Upgrading lifestyle expecting the windfall to last forever.

  1. Lump Sum Inherited: $300,000.
  2. Expected Annual Return: 4% ($1,000/mo interest).
  3. Monthly Withdrawal: $3,500/mo (New car lease, upgraded apartment).
  4. Principal Burn: Removing $2,500 of core capital every single month.

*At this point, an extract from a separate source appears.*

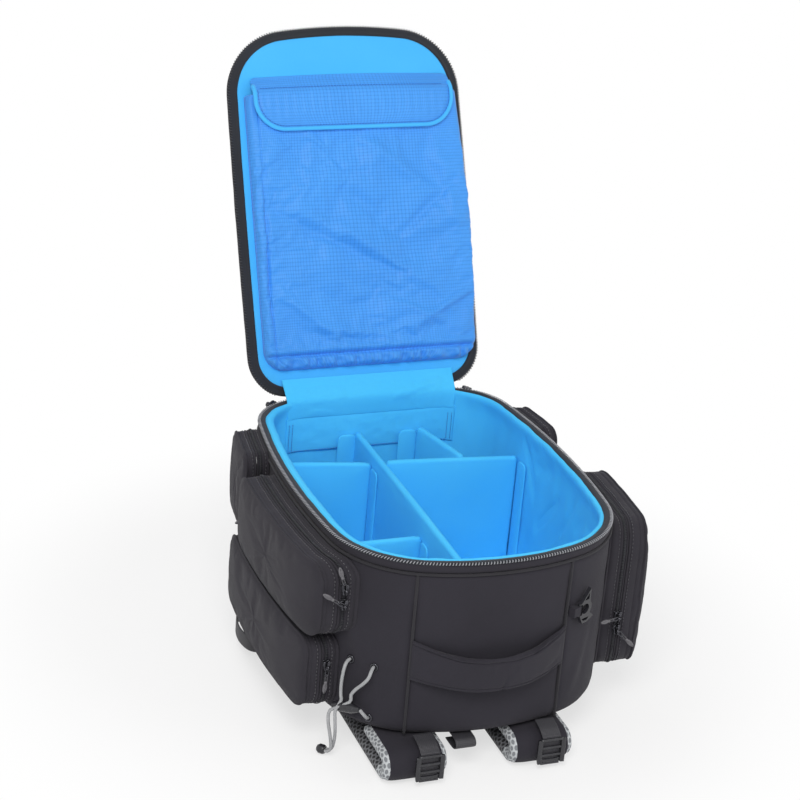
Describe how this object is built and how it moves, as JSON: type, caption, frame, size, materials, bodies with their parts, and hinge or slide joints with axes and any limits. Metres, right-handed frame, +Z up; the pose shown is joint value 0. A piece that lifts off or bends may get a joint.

→ Complete Bankruptcy in 8 Years. The entire $300,000 inheritance is evaporated before the individual reaches their primary retirement years.

The 4% Rule Danger Zones

Monthly Withdrawal 5% Return Runway Outcome
$1,500/mo (3.6%) Infinite Growth
$2,000/mo (4.8%) 54 Years Stable
$2,500/mo (6.0%) 34 Years Depleting
$3,500/mo (8.4%) 18 Years High Risk
$5,000/mo (12.0%) 10 Years Rapid Collapse

Maximizing Inheritance Lifespan

Do This

  • Implement the 6-Month Pause. When receiving over $100k, park it in a High Yield Savings Account (HYSA) or Treasury Bills for 6 months. Do not quit your job, buy a car, or pay off friends' debts. Let the psychological heat fade before deploying the capital into equities.
  • Cap withdrawals below 4%. If you intend for the money to last your entire life, your maximum annual withdrawal should never exceed 3.5% to 4.0% of the initial balance. This leaves enough remaining growth to cushion against inflation.

Avoid This

  • Beware Sequence of Returns Risk. Pulling heavy withdrawals during a stock market crash (like 2008 or 2022) forces you to sell assets at a massive discount. This permanently destroys the capital base and can slice your runway in half.
  • Don't ignore inflation friction. A $3,000 monthly withdrawal may feel luxurious today, but with 3% annual inflation, you will need nearly $6,000/month in 24 years just to maintain the exact same purchasing power.

Frequently Asked Questions

Should I pay off my mortgage with an inheritance?

It depends on your interest rate. If you have a legacy 3% mortgage, mathematically it is better to keep the mortgage and invest the inheritance in equities yielding 7-9%. However, if you have a 7% or 8% mortgage, paying it off offers a guaranteed, risk-free 8% return on that capital, which is incredibly powerful.

Do I owe taxes on an inherited lump sum?

Usually no, at least at the federal level. Cash inheritances and life insurance payouts are generally federal income tax-free to the beneficiary. However, if you inherit a traditional IRA or 401(k), you will owe income taxes on withdrawals. Six US states also charge a separate inheritance tax.

What does "Infinite Runway" mean?

An infinite runway occurs when your monthly withdrawal is less than or equal to the interest the portfolio generates. Because you never actually touch the principal base, the account never depletes (assuming constant returns).

Why does the capital deplete so fast at the end?

This is reverse compounding. As your balance drops, it generates less interest the following month. But your lifestyle withdrawal stays the same. Therefore, a larger percentage of your withdrawal must be pulled from the core principal every single month, accelerating the collapse.